WHAT IS BEING ASKED:
Return the listing word for word, as given.
- - -
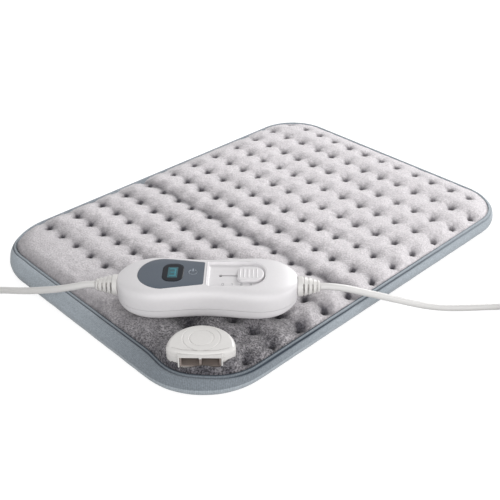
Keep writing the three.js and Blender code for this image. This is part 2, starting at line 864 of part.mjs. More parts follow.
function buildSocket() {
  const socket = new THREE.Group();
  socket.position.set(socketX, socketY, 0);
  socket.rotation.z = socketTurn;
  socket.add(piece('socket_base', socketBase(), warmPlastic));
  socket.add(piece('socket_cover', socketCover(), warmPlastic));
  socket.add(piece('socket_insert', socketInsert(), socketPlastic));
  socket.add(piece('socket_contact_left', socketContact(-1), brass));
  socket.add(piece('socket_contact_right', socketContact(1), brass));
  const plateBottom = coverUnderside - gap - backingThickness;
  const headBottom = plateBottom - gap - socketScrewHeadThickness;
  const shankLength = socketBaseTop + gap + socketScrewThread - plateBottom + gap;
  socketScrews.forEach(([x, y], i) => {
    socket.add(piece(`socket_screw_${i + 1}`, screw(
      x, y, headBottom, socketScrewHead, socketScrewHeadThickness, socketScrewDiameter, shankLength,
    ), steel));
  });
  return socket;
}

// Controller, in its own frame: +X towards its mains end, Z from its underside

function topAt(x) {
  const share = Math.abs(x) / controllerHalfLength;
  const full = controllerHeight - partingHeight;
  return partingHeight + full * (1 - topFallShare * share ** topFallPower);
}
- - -
OUTPUT FOR THIS TASK:
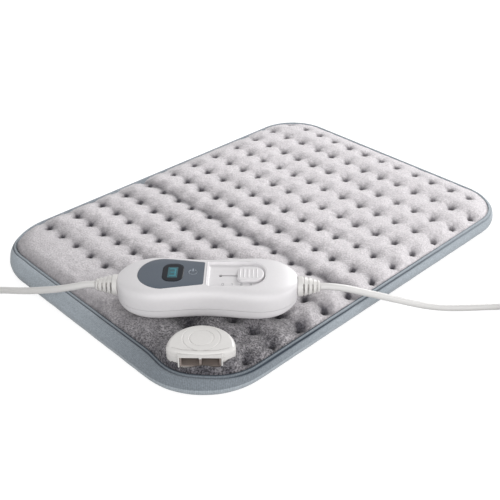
Keep writing the three.js and Blender code for this image. This is part 2, starting at line 864 of part.mjs. More parts follow.
function buildSocket() {
  const socket = new THREE.Group();
  socket.position.set(socketX, socketY, 0);
  socket.rotation.z = socketTurn;
  socket.add(piece('socket_base', socketBase(), warmPlastic));
  socket.add(piece('socket_cover', socketCover(), warmPlastic));
  socket.add(piece('socket_insert', socketInsert(), socketPlastic));
  socket.add(piece('socket_contact_left', socketContact(-1), brass));
  socket.add(piece('socket_contact_right', socketContact(1), brass));
  const plateBottom = coverUnderside - gap - backingThickness;
  const headBottom = plateBottom - gap - socketScrewHeadThickness;
  const shankLength = socketBaseTop + gap + socketScrewThread - plateBottom + gap;
  socketScrews.forEach(([x, y], i) => {
    socket.add(piece(`socket_screw_${i + 1}`, screw(
      x, y, headBottom, socketScrewHead, socketScrewHeadThickness, socketScrewDiameter, shankLength,
    ), steel));
  });
  return socket;
}

// Controller, in its own frame: +X towards its mains end, Z from its underside

function topAt(x) {
  const share = Math.abs(x) / controllerHalfLength;
  const full = controllerHeight - partingHeight;
  return partingHeight + full * (1 - topFallShare * share ** topFallPower);
}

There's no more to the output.